I should have really thought of that, my father used to have a Monarch and we used to carry at least one spare ceramic in the glove box.

When working on it what I found is that it sounds like it is getting too much fuel, and if I leave it for a few minutes I can go out and it will start right back up again. This is why I suspected the carb, as I thought maybe the float might be sticking or not working properly, but maybe that would be the same if the choke were sticking open as well.

I think I need to do some more work on it, and see. It starts hard, until it has started, then it will restart rather easy if I wait a few minutes. I do not remember having to always pump the gas on my fathers car when it was running properly, and that was about the same age, although that had the 318 in it.

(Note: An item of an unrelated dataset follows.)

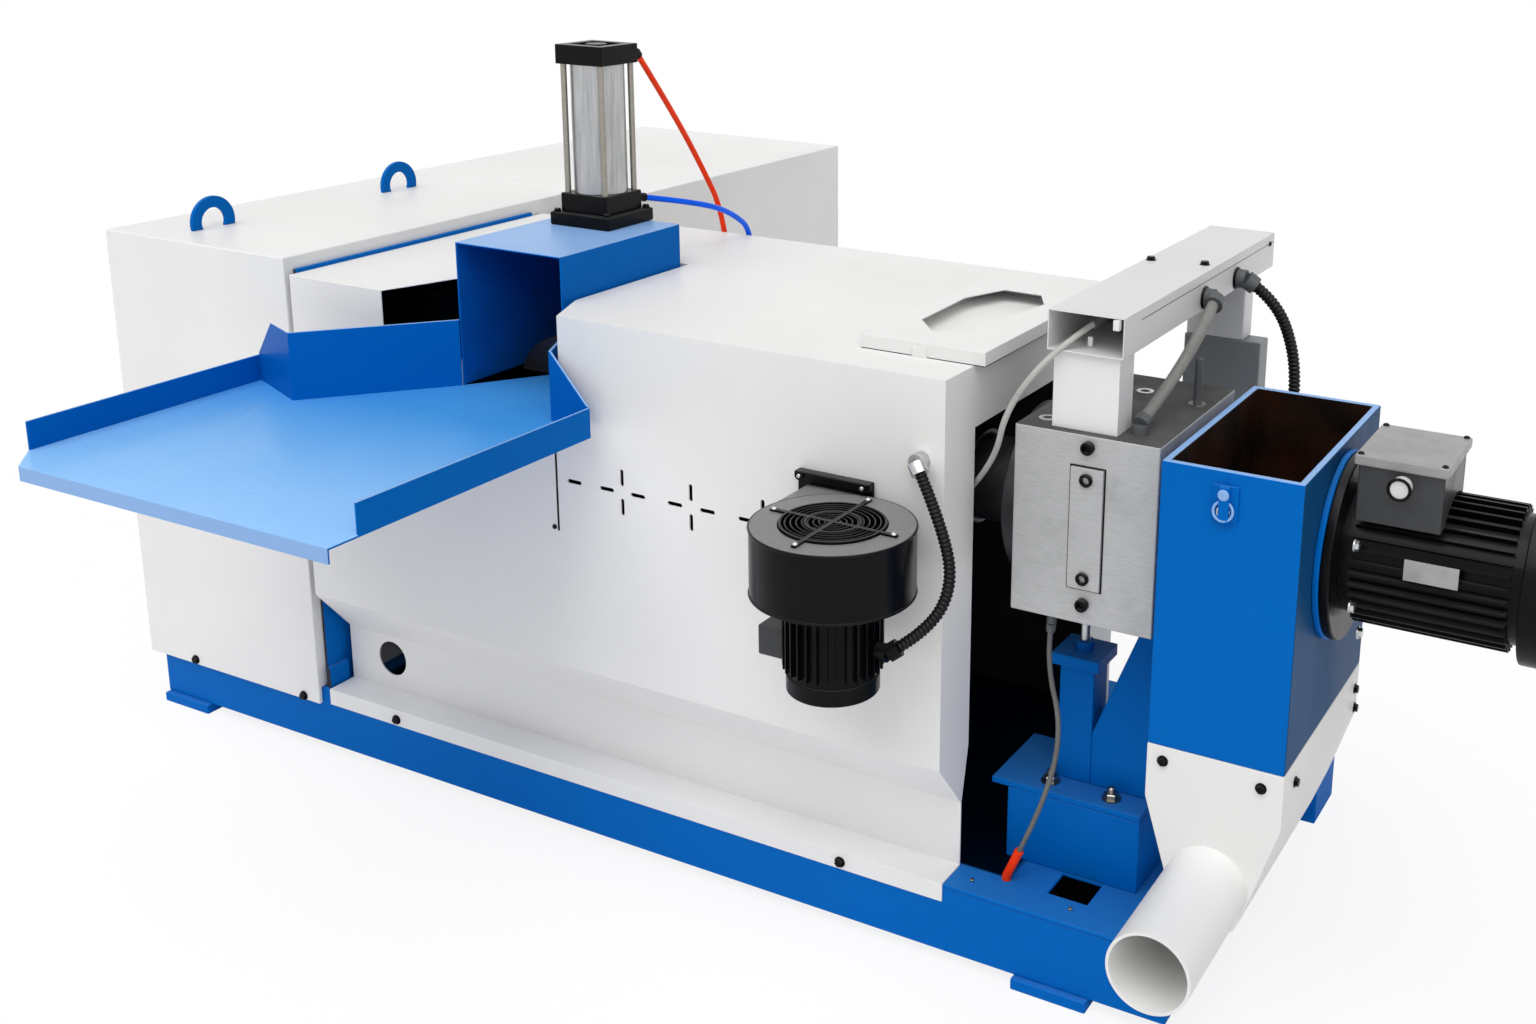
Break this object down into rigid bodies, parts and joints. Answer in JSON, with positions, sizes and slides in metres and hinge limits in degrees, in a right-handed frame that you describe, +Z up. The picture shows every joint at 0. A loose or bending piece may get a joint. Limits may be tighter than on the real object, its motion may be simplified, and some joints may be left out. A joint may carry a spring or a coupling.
{
  "type": "plastic pelletizing machine",
  "caption": "Plastic recycling pelletizer: feed tray and rammed hood, covered extruder barrel, die block, die-face cutter box with motor, discharge chute and drive cabinet on a steel base.",
  "frame": {"origin": "front left corner of the base frame, on the floor under its foot", "axes": "+X along the machine from the cabinet to the cutter motor, +Y from the front of the base to the rear, +Z up"},
  "size_m": [2.997, 2.498, 1.51],
  "materials": {
    "aluminium": "satin anodised",
    "black_paint": "semi-gloss paint",
    "black_rubber": "ribbed",
    "blue_paint": "semi-gloss paint",
    "blue_tube": "gloss",
    "bright_steel": "bright",
    "dark_steel": "dark oxide",
    "die_grey": "satin, ground",
    "grey_paint": "satin paint",
    "grey_plastic": "matt",
    "grey_rubber": "smooth",
    "light_grey_paint": "satin paint",
    "red_tube": "gloss",
    "white_paint": "satin powder coat"
  },
  "bodies": {
    "root": {"air_tube_blue": "blue_tube", "air_tube_red": "red_tube", "barrel": "dark_steel", "barrel_cover": "white_paint", "barrel_flange": "dark_steel", "base_deck": "blue_paint", "base_feet": "blue_paint", "base_frame": "blue_paint", "blower_bracket": "black_paint", "blower_conduit": "black_rubber", "blower_grille": "black_paint", "blower_housing": "black_paint", "blower_motor": "black_paint", "blower_motor_cap": "black_paint", "cable_duct": "light_grey_paint", "cable_fittings": "grey_plastic", "cutter_box": "blue_paint", "cutter_conduit": "black_rubber", "cutter_lid": "white_paint", "cutter_motor": "black_paint", "die_block": "die_grey", "die_collar": "dark_steel", "die_conduit": "grey_rubber", "discharge_chute": "white_paint", "drive_cabinet": "white_paint", "duct_far_leg": "light_grey_paint", "duct_lid": "light_grey_paint", "duct_near_leg": "white_paint", "earth_cable": "black_rubber", "earth_lug": "red_tube", "feed_hood": "blue_paint", "feed_roller": "dark_steel", "feed_tray": "blue_paint", "gearbox": "black_paint", "gearbox_cover": "white_paint", "heater_band": "dark_steel", "heater_lead": "grey_rubber", "jack_screw": "bright_steel", "latches": "bright_steel", "lifting_eyes": "blue_paint", "motor_cowl": "black_paint", "motor_flange": "black_paint", "motor_ring": "blue_paint", "motor_terminal_box": "grey_plastic", "outlet_pipe": "white_paint", "pedestal": "blue_paint", "pedestal_plate": "blue_paint", "post_cap": "blue_paint", "ram_flange": "black_paint", "ram_lower_cap": "black_paint", "ram_tie_rods": "bright_steel", "ram_tube": "aluminium", "ram_upper_cap": "black_paint", "rear_cabinet": "white_paint", "screen_slide": "die_grey", "side_plate": "blue_paint", "slide_cylinder": "grey_paint", "slide_end_plate": "grey_paint", "support_gussets": "blue_paint", "support_post": "blue_paint"}
  },
  "joints": []
}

So just to re-cap, new fuel pump, new fuel filter, recent oil change, hasn't been run in a while before I got it, so the fuel was old, but I have put in fresh gas, and now I can not get to the end of the driveway before it stalls out, like it has run out of gas. I can keep it going if I feather the fuel and it is in park or neutral, but if it is in gear I can not keep it going. Choke seems to be sticking, but it will kick down if I give it lots of throttle a couple of times.

I am going to be working on it for the next few days, and I will buy a ceramic, and try that, as well as some choke cleaner, see if that will loosen up the choke some.

At the end of the day, if it does seem like the carb needs rebuilding, it would not be all that big of a deal, as the single barrel Holley is a pretty easy carb to rebuild, just a little harder than a Makuni.

I just hope the cost of the ceramic is not too prohibitive, I seem to remember they were about $70.00 back in the 80's, but I think I have seen them for less on Rock Auto. If it is quite a bit more I may have to wait until after Friday to buy the ceramic.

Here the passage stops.